- [WRITTEN TASK] Work out how many lines hold "lifts". Give the number and nothing else.

Records that describe objects:
___

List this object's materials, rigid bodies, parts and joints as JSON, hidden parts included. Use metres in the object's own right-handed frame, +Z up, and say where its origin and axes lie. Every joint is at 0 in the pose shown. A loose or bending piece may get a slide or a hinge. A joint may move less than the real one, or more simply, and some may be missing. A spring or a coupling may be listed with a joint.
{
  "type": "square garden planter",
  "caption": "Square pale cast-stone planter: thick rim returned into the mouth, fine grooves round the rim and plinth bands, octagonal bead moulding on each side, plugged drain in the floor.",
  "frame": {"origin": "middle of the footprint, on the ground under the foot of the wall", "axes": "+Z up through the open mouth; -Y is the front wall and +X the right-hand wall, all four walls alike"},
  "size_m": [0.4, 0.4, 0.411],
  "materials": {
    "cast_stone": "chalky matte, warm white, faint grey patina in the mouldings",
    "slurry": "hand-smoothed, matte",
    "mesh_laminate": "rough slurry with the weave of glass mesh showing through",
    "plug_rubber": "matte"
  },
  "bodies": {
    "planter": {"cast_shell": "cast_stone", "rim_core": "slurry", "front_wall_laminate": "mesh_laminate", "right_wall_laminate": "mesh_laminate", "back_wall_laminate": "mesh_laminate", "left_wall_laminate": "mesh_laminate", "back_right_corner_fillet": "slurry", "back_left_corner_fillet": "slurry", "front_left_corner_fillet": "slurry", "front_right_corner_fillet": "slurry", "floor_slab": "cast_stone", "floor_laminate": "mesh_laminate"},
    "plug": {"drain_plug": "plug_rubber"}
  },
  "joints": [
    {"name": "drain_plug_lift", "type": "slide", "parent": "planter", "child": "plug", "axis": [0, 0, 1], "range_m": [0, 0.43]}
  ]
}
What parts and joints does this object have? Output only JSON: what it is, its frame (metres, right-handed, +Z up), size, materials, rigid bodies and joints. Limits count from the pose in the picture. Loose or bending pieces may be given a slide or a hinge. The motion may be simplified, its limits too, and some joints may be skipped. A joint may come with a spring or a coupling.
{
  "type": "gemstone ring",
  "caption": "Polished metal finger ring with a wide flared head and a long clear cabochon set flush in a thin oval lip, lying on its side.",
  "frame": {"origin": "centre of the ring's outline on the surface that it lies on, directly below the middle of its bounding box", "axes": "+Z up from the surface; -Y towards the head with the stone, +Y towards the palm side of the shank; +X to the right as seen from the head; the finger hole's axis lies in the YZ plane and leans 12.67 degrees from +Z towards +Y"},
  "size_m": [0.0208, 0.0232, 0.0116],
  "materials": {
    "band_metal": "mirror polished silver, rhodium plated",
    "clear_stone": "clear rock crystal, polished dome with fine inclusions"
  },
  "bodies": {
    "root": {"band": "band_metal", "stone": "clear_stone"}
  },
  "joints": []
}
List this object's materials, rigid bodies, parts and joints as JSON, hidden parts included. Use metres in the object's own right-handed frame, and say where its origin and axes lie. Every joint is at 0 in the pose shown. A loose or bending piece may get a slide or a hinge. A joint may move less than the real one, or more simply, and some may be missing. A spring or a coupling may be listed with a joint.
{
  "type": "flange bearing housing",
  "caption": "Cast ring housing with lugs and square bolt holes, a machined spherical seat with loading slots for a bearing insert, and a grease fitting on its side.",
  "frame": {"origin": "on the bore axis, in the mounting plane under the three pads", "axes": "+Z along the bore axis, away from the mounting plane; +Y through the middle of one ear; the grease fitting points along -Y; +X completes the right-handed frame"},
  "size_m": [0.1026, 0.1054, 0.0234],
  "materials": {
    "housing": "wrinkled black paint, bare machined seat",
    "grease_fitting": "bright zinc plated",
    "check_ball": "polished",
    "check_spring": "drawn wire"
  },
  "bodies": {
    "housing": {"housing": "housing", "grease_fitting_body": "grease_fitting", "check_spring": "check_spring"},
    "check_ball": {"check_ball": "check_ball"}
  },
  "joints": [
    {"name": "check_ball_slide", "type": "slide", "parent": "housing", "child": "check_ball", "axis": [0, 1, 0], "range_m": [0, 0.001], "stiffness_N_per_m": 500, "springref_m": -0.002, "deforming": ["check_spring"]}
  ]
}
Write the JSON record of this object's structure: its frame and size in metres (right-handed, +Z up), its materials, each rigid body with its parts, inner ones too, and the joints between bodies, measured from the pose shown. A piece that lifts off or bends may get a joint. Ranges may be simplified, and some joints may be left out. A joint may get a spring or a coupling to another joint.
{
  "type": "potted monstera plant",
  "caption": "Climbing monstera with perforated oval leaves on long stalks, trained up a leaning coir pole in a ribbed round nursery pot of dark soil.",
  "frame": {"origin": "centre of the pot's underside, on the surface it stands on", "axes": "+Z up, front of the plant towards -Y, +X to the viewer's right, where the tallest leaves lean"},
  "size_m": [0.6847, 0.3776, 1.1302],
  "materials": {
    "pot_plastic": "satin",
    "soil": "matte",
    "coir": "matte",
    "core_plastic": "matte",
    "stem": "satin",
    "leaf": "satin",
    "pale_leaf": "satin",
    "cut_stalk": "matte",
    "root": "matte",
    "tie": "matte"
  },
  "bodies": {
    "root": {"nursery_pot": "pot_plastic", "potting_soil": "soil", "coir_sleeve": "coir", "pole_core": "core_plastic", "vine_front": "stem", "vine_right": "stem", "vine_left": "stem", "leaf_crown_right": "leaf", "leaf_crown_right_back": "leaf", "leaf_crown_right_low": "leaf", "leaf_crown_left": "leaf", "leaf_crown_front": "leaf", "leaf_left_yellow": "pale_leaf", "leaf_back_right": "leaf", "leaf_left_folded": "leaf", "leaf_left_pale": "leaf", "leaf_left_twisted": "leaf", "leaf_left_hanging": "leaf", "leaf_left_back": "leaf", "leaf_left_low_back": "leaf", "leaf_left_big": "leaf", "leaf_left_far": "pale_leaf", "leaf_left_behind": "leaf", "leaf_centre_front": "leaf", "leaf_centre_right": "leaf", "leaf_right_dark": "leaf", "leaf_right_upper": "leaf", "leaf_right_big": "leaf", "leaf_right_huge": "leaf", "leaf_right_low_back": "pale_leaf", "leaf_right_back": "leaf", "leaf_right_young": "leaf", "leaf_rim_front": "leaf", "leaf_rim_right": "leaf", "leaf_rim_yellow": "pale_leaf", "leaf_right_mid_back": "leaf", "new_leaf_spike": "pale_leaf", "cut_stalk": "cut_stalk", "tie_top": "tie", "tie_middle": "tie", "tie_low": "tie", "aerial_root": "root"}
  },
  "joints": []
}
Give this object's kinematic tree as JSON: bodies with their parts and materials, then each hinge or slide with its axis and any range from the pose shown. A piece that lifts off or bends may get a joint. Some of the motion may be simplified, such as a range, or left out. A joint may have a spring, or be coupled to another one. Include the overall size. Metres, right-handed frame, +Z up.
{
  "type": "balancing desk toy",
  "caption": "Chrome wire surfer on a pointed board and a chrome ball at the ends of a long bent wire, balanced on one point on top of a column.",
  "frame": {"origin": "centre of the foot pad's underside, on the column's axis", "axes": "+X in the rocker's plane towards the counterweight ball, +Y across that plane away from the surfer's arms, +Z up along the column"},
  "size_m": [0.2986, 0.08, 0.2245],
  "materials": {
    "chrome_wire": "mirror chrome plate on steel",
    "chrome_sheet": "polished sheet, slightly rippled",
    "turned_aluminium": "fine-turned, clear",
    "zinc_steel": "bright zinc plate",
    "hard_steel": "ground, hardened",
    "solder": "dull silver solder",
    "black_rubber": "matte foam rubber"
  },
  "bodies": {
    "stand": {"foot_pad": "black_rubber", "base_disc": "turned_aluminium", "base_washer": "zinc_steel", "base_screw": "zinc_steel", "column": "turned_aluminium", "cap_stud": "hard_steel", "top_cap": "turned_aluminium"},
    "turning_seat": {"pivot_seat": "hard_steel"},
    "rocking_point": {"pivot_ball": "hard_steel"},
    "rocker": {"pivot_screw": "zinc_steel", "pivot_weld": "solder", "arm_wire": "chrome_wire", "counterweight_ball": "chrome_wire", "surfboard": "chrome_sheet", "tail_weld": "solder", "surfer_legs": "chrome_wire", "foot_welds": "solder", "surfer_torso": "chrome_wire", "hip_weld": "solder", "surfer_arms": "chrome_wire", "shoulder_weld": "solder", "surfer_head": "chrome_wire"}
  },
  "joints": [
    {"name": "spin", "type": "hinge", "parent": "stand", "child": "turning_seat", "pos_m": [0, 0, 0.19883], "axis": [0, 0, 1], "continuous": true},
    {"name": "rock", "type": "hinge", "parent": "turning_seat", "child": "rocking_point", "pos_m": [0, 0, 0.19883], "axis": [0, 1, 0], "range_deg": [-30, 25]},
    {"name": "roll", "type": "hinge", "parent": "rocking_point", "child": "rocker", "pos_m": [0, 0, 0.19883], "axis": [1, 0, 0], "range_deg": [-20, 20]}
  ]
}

___

- [THE RESULT] 2